Write out the listing below again, precisely as it is given.
════════
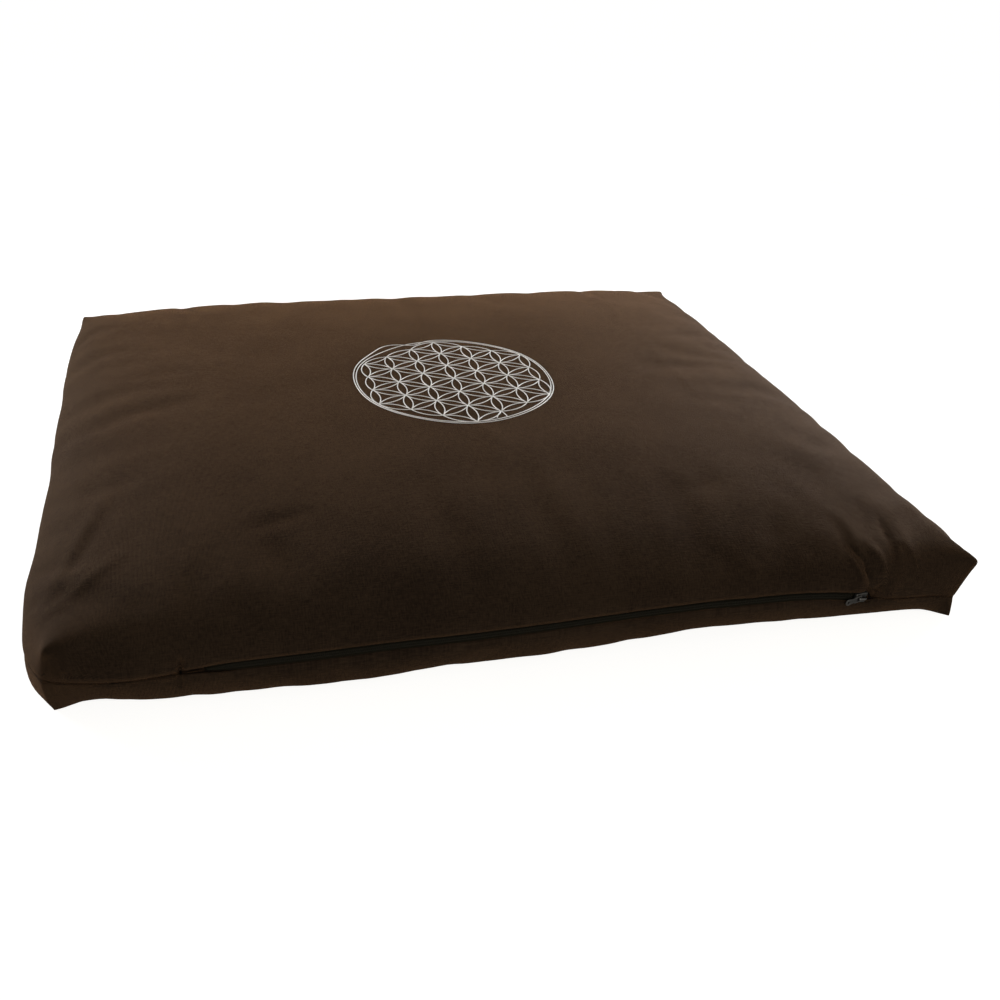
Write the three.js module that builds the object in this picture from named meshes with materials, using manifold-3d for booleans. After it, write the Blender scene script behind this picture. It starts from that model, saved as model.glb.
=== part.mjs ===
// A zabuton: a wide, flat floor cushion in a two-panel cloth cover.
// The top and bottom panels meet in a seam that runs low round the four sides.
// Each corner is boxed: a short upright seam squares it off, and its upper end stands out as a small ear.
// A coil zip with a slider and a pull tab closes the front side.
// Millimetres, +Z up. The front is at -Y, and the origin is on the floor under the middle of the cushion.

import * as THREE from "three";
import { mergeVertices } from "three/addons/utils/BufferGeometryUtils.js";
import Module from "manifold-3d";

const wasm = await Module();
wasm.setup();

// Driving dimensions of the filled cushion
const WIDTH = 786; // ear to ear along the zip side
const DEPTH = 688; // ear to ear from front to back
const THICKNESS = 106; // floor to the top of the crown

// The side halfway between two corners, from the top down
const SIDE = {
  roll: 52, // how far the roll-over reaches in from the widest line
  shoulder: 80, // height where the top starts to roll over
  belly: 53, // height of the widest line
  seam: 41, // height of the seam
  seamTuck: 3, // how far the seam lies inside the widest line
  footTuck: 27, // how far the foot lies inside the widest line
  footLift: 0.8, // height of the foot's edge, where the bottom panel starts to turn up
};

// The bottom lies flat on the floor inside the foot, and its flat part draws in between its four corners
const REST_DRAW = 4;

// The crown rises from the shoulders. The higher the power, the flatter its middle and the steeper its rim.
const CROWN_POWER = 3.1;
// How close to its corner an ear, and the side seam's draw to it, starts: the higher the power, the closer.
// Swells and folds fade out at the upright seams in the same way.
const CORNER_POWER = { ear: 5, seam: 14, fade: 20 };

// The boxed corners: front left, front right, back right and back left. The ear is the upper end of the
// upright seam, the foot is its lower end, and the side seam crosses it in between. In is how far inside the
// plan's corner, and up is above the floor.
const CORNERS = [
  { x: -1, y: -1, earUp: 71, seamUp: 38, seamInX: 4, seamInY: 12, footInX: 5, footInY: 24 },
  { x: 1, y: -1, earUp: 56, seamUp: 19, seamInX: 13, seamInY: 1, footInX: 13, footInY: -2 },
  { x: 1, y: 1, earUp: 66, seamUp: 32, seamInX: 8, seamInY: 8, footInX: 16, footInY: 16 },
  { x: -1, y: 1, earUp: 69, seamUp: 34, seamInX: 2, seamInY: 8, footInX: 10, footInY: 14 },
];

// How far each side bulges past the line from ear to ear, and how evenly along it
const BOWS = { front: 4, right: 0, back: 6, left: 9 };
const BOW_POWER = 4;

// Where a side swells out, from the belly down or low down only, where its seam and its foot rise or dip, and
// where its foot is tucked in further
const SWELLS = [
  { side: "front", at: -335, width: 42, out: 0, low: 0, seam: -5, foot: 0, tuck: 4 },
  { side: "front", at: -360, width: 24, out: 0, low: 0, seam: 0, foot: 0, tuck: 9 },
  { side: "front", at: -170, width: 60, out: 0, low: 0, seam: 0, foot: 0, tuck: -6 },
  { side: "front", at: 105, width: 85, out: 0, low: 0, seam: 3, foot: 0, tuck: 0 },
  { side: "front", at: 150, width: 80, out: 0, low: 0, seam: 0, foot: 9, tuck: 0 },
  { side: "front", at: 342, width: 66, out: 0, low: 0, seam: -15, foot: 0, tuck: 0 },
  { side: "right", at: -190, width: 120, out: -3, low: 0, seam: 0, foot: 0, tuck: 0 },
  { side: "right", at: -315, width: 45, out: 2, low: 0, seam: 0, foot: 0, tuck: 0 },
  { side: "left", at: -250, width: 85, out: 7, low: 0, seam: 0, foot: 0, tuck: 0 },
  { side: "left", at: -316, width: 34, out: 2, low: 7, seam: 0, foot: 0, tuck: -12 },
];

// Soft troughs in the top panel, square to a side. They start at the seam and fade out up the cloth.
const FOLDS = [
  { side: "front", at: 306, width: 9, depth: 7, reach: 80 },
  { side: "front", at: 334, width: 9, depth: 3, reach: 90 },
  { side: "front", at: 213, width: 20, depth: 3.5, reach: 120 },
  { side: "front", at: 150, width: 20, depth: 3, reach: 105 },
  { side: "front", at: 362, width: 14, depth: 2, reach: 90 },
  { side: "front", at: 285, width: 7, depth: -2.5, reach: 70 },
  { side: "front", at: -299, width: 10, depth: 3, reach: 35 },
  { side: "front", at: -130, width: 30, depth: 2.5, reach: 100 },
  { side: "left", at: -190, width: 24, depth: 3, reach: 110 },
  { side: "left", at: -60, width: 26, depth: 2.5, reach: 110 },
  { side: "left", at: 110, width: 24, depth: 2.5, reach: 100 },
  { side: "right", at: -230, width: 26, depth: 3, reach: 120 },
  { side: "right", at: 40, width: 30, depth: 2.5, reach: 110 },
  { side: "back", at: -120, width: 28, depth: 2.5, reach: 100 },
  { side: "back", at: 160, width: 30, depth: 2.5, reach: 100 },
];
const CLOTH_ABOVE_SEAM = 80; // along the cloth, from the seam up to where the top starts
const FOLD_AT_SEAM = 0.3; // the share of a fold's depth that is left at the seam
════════
> _Response to this exercise_:
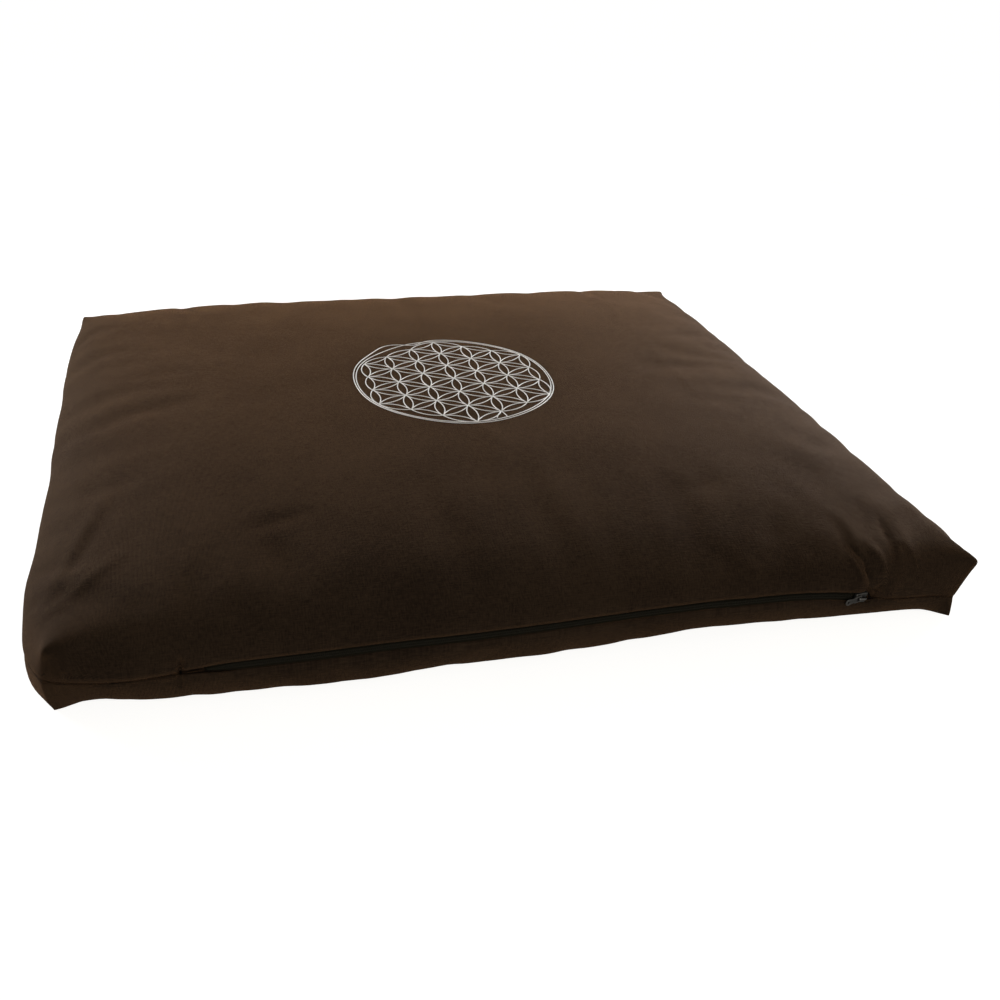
Write the three.js module that builds the object in this picture from named meshes with materials, using manifold-3d for booleans. After it, write the Blender scene script behind this picture. It starts from that model, saved as model.glb.
=== part.mjs ===
// A zabuton: a wide, flat floor cushion in a two-panel cloth cover.
// The top and bottom panels meet in a seam that runs low round the four sides.
// Each corner is boxed: a short upright seam squares it off, and its upper end stands out as a small ear.
// A coil zip with a slider and a pull tab closes the front side.
// Millimetres, +Z up. The front is at -Y, and the origin is on the floor under the middle of the cushion.

import * as THREE from "three";
import { mergeVertices } from "three/addons/utils/BufferGeometryUtils.js";
import Module from "manifold-3d";

const wasm = await Module();
wasm.setup();

// Driving dimensions of the filled cushion
const WIDTH = 786; // ear to ear along the zip side
const DEPTH = 688; // ear to ear from front to back
const THICKNESS = 106; // floor to the top of the crown

// The side halfway between two corners, from the top down
const SIDE = {
  roll: 52, // how far the roll-over reaches in from the widest line
  shoulder: 80, // height where the top starts to roll over
  belly: 53, // height of the widest line
  seam: 41, // height of the seam
  seamTuck: 3, // how far the seam lies inside the widest line
  footTuck: 27, // how far the foot lies inside the widest line
  footLift: 0.8, // height of the foot's edge, where the bottom panel starts to turn up
};

// The bottom lies flat on the floor inside the foot, and its flat part draws in between its four corners
const REST_DRAW = 4;

// The crown rises from the shoulders. The higher the power, the flatter its middle and the steeper its rim.
const CROWN_POWER = 3.1;
// How close to its corner an ear, and the side seam's draw to it, starts: the higher the power, the closer.
// Swells and folds fade out at the upright seams in the same way.
const CORNER_POWER = { ear: 5, seam: 14, fade: 20 };

// The boxed corners: front left, front right, back right and back left. The ear is the upper end of the
// upright seam, the foot is its lower end, and the side seam crosses it in between. In is how far inside the
// plan's corner, and up is above the floor.
const CORNERS = [
  { x: -1, y: -1, earUp: 71, seamUp: 38, seamInX: 4, seamInY: 12, footInX: 5, footInY: 24 },
  { x: 1, y: -1, earUp: 56, seamUp: 19, seamInX: 13, seamInY: 1, footInX: 13, footInY: -2 },
  { x: 1, y: 1, earUp: 66, seamUp: 32, seamInX: 8, seamInY: 8, footInX: 16, footInY: 16 },
  { x: -1, y: 1, earUp: 69, seamUp: 34, seamInX: 2, seamInY: 8, footInX: 10, footInY: 14 },
];

// How far each side bulges past the line from ear to ear, and how evenly along it
const BOWS = { front: 4, right: 0, back: 6, left: 9 };
const BOW_POWER = 4;

// Where a side swells out, from the belly down or low down only, where its seam and its foot rise or dip, and
// where its foot is tucked in further
const SWELLS = [
  { side: "front", at: -335, width: 42, out: 0, low: 0, seam: -5, foot: 0, tuck: 4 },
  { side: "front", at: -360, width: 24, out: 0, low: 0, seam: 0, foot: 0, tuck: 9 },
  { side: "front", at: -170, width: 60, out: 0, low: 0, seam: 0, foot: 0, tuck: -6 },
  { side: "front", at: 105, width: 85, out: 0, low: 0, seam: 3, foot: 0, tuck: 0 },
  { side: "front", at: 150, width: 80, out: 0, low: 0, seam: 0, foot: 9, tuck: 0 },
  { side: "front", at: 342, width: 66, out: 0, low: 0, seam: -15, foot: 0, tuck: 0 },
  { side: "right", at: -190, width: 120, out: -3, low: 0, seam: 0, foot: 0, tuck: 0 },
  { side: "right", at: -315, width: 45, out: 2, low: 0, seam: 0, foot: 0, tuck: 0 },
  { side: "left", at: -250, width: 85, out: 7, low: 0, seam: 0, foot: 0, tuck: 0 },
  { side: "left", at: -316, width: 34, out: 2, low: 7, seam: 0, foot: 0, tuck: -12 },
];

// Soft troughs in the top panel, square to a side. They start at the seam and fade out up the cloth.
const FOLDS = [
  { side: "front", at: 306, width: 9, depth: 7, reach: 80 },
  { side: "front", at: 334, width: 9, depth: 3, reach: 90 },
  { side: "front", at: 213, width: 20, depth: 3.5, reach: 120 },
  { side: "front", at: 150, width: 20, depth: 3, reach: 105 },
  { side: "front", at: 362, width: 14, depth: 2, reach: 90 },
  { side: "front", at: 285, width: 7, depth: -2.5, reach: 70 },
  { side: "front", at: -299, width: 10, depth: 3, reach: 35 },
  { side: "front", at: -130, width: 30, depth: 2.5, reach: 100 },
  { side: "left", at: -190, width: 24, depth: 3, reach: 110 },
  { side: "left", at: -60, width: 26, depth: 2.5, reach: 110 },
  { side: "left", at: 110, width: 24, depth: 2.5, reach: 100 },
  { side: "right", at: -230, width: 26, depth: 3, reach: 120 },
  { side: "right", at: 40, width: 30, depth: 2.5, reach: 110 },
  { side: "back", at: -120, width: 28, depth: 2.5, reach: 100 },
  { side: "back", at: 160, width: 30, depth: 2.5, reach: 100 },
];
const CLOTH_ABOVE_SEAM = 80; // along the cloth, from the seam up to where the top starts
const FOLD_AT_SEAM = 0.3; // the share of a fold's depth that is left at the seam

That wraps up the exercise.